Ce tour interrogatif remplit parfois (comme dans Peire Rogier) toutes les strophes, parfois n’apparaît que dans une seule strophe, parfois enfin se présente dans des passages isolés (Appel, ibid.). On en remarquera un exemple isolé dans Marcabru (293, 31, str. V ; dans Studj, III, A, n. 55, p. 65) ; Arnaut Daniel (éd. Canello, VI, v. 15 ; XI, vv. 47-8 ; XIII, v. 26 ; XVI, vv. 29-31) ; Guilhem Adhemar, 202, 5 (Rayn., Choix, III, 254, Sail de Scola) ; le Moine de Montaudon (Studj, VIII, p. 439, str. V) ; Guilhem Figueira (Ia non agr’ obs, éd. Schultz-Gora, Ein Sirventes v. G. F., p. 40) ; Aimeric de Sarlat (de Belenoi, 11, 2 ; Rayn., Choix, III, 386, vv. 7-8, 24) ; Peire Milon (349, 4, éd. Appel, Prov. Inéd. ; R. d. l. r., XXXIX, pp. 185-7). Il faut noter à part Peire Bremon, 330, 7 (Mahn, Ged., p.567), où l’avant-dernier vers de chaque strophe (I-VII) finit par une interrogation : per que ? et le dernier contient une réponse ; enfin, de même que dans Flamenca, cette manière revient fréquemment dans Jaufre, vv. 40, 48-9, 59, 68, 89-92 , 111-3, 244-6, etc. (Suchier, Denkmäler.)
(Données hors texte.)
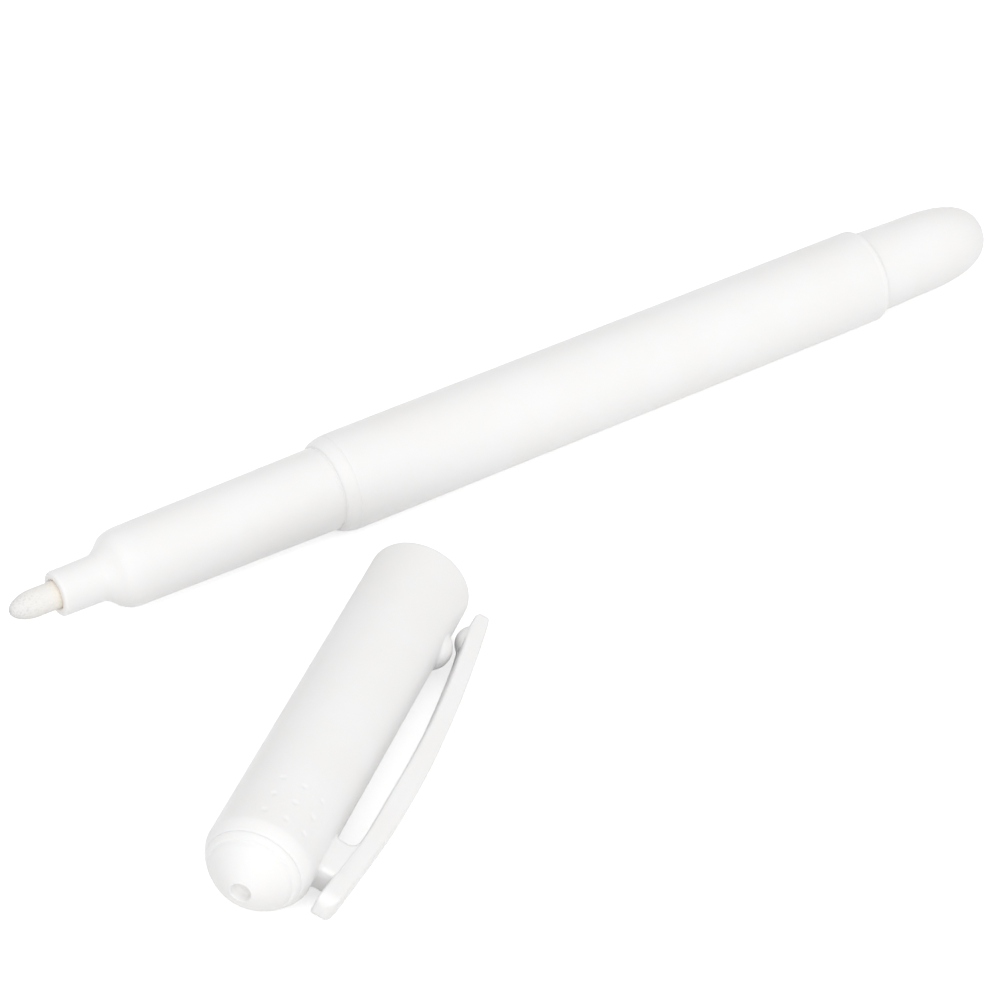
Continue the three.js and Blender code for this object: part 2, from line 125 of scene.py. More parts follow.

Date et localisation, v. 51 : Pros comtessa. — Pour les chansons qui suivent celle-ci, jusqu’à la huitième, il est certain que la « comtesse » à laquelle Elias de Barjols les adresse est Garsende de Provence. Pour celle-ci on est réduit à le conjecturer. On peut hésiter entre Garsende, veuve d’Alfonse, et Béatrice, femme de Raimon-Bérenger IV, c’est-à-dire entre une date antérieure à 1220-21 ou postérieure à 1220-21. Les raisons décisives font défaut. Voici ce qui parle plutôt pour Garsende : Béatrice est toujours nommée par son prénom (XI, 41-2 ; XII, 41; XIII, 47), ou bien par une mention de la Savoie (X, 41), probablement pour éviter le malentendu qui eût été très facile jusqu’en 1225, date où il y eut deux comtesses à la cour provençale (d’autant plus que l’on avait été habitué à voir Elias de Barjols chanter Garsende) ; au contraire, dans les chansons se rapportant sûrement (VI) ou probablement (VIII) à Garsende, elle n’est appelée que comtessa (de Provença) comme ici ; l’autre motif est que l’on ne trouve dans cette chanson aucune mention de Blacatz, qui est nommé dans la plupart des chansons postérieures à 1215 environ. Il est donc très probable que cette pièce se rapporte à Garsende et qu’elle est même la plus ancienne de celles qui lui avaient été adressées, tombant, d’une part, avant les relations d’Elias de Barjols avec Blacatz (1215), d’autre part peut-être, comme le veut la vida, après la mort d’Alfonse II (1209).